2) Functional subsets — Even in heavily funded commercial
ventures standards support can be partial. Look at Microsoft's Internet
Explorer, for example. How many years did it take to get reasonable CSS2
support? When an application supports only a subset of a standard, interoperability
with applications that allow the full feature set of the standard, or a
different subset of the standard, will suffer.
3) Functional supersets — Similarly, an application
can extend the standard, often using mechanisms allowed and defined by
the standard, to create functional supersets that, if poorly designed,
can cause interoperability issues.
4) Varying conceptual models — For example, a traditional
WYSIWYG word processor has a page layout that is determined by the metrics
of the printer the document will eventually print to.

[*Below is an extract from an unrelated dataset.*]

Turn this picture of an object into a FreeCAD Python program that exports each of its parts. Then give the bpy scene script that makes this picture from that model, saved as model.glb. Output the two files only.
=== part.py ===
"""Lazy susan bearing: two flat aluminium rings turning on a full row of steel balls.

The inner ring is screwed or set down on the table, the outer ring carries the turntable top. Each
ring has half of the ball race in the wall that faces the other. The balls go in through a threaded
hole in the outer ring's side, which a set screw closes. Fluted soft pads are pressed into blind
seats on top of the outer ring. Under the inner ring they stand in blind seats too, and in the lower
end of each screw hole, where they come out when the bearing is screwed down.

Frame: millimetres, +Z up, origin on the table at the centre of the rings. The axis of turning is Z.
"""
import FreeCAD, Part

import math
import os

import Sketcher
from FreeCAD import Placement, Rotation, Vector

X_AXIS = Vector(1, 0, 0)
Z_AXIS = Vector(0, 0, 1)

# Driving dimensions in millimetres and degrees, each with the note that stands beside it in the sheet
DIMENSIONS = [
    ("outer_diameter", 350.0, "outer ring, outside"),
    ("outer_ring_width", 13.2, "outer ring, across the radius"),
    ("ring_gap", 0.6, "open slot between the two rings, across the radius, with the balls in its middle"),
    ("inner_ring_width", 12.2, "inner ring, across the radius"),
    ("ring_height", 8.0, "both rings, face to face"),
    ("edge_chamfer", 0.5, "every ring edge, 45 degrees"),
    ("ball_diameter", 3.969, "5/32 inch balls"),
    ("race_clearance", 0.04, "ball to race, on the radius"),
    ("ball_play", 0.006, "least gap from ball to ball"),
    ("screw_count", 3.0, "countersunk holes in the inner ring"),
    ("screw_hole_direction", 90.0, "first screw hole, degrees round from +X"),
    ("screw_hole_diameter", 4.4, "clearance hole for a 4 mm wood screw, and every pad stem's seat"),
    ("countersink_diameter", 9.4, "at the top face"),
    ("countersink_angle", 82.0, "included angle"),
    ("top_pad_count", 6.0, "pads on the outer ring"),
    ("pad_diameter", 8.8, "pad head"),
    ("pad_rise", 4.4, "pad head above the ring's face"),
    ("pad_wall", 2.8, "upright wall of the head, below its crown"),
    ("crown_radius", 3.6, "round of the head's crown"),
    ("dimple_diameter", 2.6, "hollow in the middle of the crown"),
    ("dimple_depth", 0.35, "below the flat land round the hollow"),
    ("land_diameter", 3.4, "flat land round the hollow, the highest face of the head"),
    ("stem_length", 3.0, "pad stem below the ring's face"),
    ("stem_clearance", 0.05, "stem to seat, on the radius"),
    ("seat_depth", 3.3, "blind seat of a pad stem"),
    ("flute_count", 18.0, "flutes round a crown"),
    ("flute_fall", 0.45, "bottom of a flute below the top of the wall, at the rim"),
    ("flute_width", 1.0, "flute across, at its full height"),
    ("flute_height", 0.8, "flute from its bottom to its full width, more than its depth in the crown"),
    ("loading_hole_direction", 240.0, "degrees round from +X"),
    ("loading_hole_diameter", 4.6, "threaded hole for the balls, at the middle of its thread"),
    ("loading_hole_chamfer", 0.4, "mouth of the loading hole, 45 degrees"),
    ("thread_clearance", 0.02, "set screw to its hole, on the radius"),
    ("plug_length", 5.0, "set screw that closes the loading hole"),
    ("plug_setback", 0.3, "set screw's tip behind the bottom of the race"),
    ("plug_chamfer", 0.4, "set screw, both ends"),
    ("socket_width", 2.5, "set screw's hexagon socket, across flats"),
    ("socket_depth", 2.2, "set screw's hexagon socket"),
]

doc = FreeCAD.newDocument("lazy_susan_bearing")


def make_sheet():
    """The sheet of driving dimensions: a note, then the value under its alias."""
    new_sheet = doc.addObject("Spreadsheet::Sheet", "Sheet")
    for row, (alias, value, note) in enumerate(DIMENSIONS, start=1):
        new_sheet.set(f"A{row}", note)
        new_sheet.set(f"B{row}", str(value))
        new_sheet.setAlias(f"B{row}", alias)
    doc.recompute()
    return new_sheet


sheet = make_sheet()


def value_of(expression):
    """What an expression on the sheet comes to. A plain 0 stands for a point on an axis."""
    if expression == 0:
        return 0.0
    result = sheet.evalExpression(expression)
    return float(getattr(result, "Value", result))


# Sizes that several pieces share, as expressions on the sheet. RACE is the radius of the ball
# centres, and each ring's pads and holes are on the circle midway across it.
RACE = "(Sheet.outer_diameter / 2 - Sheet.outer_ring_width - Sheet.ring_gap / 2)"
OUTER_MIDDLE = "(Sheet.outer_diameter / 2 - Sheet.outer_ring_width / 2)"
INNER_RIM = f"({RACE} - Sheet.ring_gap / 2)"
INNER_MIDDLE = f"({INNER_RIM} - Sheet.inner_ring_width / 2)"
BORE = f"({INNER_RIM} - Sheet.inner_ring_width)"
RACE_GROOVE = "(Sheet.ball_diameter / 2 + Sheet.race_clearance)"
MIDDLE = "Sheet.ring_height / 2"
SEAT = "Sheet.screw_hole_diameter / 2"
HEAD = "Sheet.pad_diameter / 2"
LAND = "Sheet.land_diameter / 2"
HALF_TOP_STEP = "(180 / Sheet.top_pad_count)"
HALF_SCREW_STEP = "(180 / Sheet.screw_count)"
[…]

But a web-based editor
is free from those constraints. In fact, if the eventual target of the
document is a web page, these constraints are irrelevant. So we have here
a conceptual difference, where one implementation sees the printed page
as a constraint on layout, and another application is in an environment
where page width is more flexible. Document exchange between two editors
with different conceptual models of page size will require extra effort
to ensure interoperability.
(Users are also part of the interoperability equation.
A user who enters "see page 23" rather than using a dynamic
link, or who right aligns a page header with by inserting 57 spaces, that
user is creating a non-portable document, in the same way that a programmer
writing C code that depends on the size of an integer is writing non-portable
From a practical standpoint, what I've found, based
on the interoperability workshop we had in Barcelona last year, was that
the functional subsets problem was the major contributor to rendering interoperability
problems. This was obviously based on the relative maturity of implementations.
Not everyone had implemented all of the standards. We also
found plenty of implementation bugs. But I didn't see any cases where
one vendor said "I thought the spec said X" and another said
"I thought the spec said Y". So that is why I think creating
an ODF test suite is a worthwhile endeavor.